Carence qui concerne ses plus proches, déceptions totales. Pour mieux mettre en valeur un amour amical concret avec son parolier Bernie Taupin, et la recherche d’une acceptation personnelle.

Accessoirement, la conclusion d’une trilogie « fantôme », où Taron Egerton se confond une ultime fois avec Elton John après « Tous en scène » et le deuxième « Kingsman ».

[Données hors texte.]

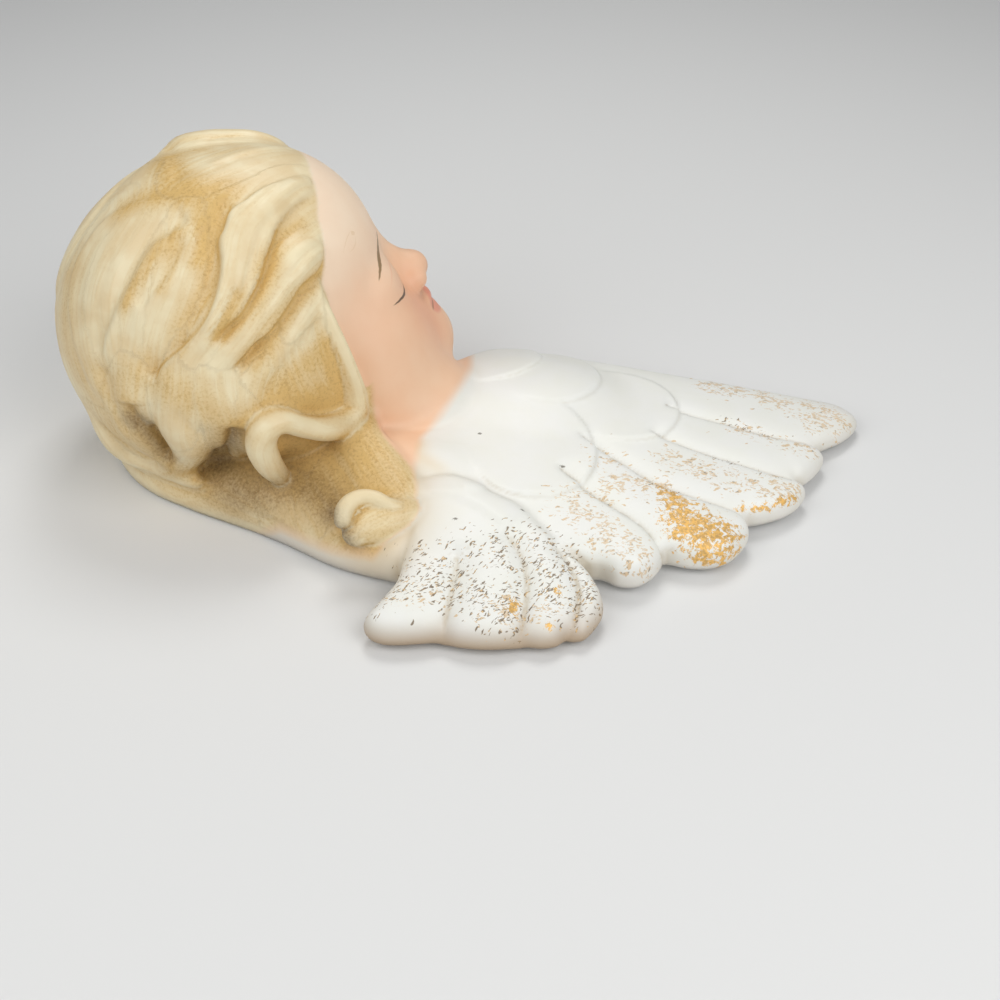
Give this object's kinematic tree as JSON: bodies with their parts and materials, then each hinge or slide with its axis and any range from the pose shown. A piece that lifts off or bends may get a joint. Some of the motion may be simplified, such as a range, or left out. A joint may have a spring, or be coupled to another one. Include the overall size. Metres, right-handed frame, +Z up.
{
  "type": "cherub wall plaque",
  "caption": "Small painted bisque wall ornament: a sleeping cherub's head with wavy hair resting on a long wing and a short wing, flat behind so that it hangs on a wall.",
  "frame": {"origin": "on the flat back, behind the neck, in the plane of the wall", "axes": "+Z up the wall as the plaque hangs, +X to the right along the wall as a viewer sees it, +Y into the wall, so the face and wings look towards -Y"},
  "size_m": [0.0982, 0.0609, 0.1455],
  "materials": {
    "painted_bisque": "fired bisque china, painted: satin white wings with short gold dashes, cream hair washed with ochre, pale peach skin"
  },
  "bodies": {
    "root": {"cherub_plaque": "painted_bisque"}
  },
  "joints": []
}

Nikita et une chanson d’Elton John
11/06/2022 à 23:14

Rocket man est effectivement sorti après 2 films musicaux qui ont été des cartons : À star is born et Bohemian Rhapsody.
Cela faisait beaucoup et il fallait une approche vraiment originale pour se démarquer favorablement et emporter le morceau. Ce n’est pas le cas ici et si le film se laisse agréablement regarder il ne communique pas la ferveur des deux précédents le premier emporté par une Lady Gaga magistrale et le second par des tubes plus addictifs et forts en énergie et par le drame latent du sida et peut importe les écarts pris avec la vérité !
Au total j’ai vendu les 3 blu ray, racheté les 2 premiers en 4 k et pas le 3eme. A la place j’ai regardé 4 mariages et un enterrement pour la 100 eme fois et la scène du mariage ou se joue la reprise de Crocodile rock m’a procuré plus d’émotion que ce film. Dommage

Flash
10/06/2022 à 20:46

Vu lors de sa sortie, j’ai vraiment aimé, plus que « Bohemian Rapsody».

Blackryu
26/05/2020 à 01:47

Jamais je n'avais autant regardé ma montre durant une projection, attendant la fin avec une impatience trépidante...
Du mauvais cinéma dans tout ses poncifs qui n'épargne rien au genre... Un pseudo biopic d'auto glorification du producteur qui oublie l'essentiel : l'œuvre musicale de Sir Elton... Là où Bohemian Rapsody a su rendre un hommage digne de ce nom à l'œuvre de Queen, la bouillie pelliculaire de Rocketman se vautre lamentablement... Il y avait pourtant matière... Dommage !

Opale
27/04/2020 à 11:07

Vu hier soir (le confinement a ça de bon que ça permet de rattraper le retard de visionnage): je me suis régalé! Et bien que la comparaison avec Bohémien Rapsody soit inévitable les deux films n'ont rien à voir tant sur le fond que sur la forme... Rocketman est bien plus honnête dans son propos, mieux fait, mieux réalisé et j'irai jusqu'à dire mieux interprété car non parasité par l'horrible prothèse dentaire que portait R. Malek (lui même excellent, mais bon...)! Donc super surprise!!!!

Jokjc
01/06/2019 à 10:57

Un régal
Autant bohemian rhapsody est allé dans la facilité et s'est juste reposé sur la construction du groupe et des œuvres, autant il y un vrai risque de la part de fletcher à construire rocketman sur une expérience musicale
Et ça fonctionne, emballé sur les thèmes de EJ et mis en avant dans la rédaction des moments forts de sa vie, les 2 heures sont jouissives
Et bravo à l'acteur.

Ma vraie bonne surprise de 2019 pour le moment

Babar77
30/05/2019 à 21:09

Bohemian Rhapsody est tout sauf un chef d'oeuvre... c'est un petit biopic sympa mais pas du tout un grand film.
Le film a sans doute fait succès grâce à sa bo que beaucoup de djeuns et de fans ont découvert ou redécouvert. Le côté vintage underground joue aussi je pense.
Puis c'était l'occaz pour beaucoup de djeuns de découvrir de la vraie musique. Ce sont les albums de Queen les véritables chefs d'oeuvres... le film ne fait que les mettre en valeur.. et encore seulement en partie

Chewie52
29/05/2019 à 19:56

Mouais mouais mouais. Pas sûr qu'on ait vu le même film....
Un bon film certes, mais rien à voir pour moi avec le chef-d'œuvre qu'est Bohemian Rhapsody.

Opale
24/05/2019 à 14:02

Me voilà rassuré! Merci!:))

Geoffrey Crété - Rédaction
24/05/2019 à 12:38

@Opale

Comme je le disais : pas d'inquiétude, ce n'est pas du tout l'idée ! Ecran Large restera très largement ouvert sans abonnement.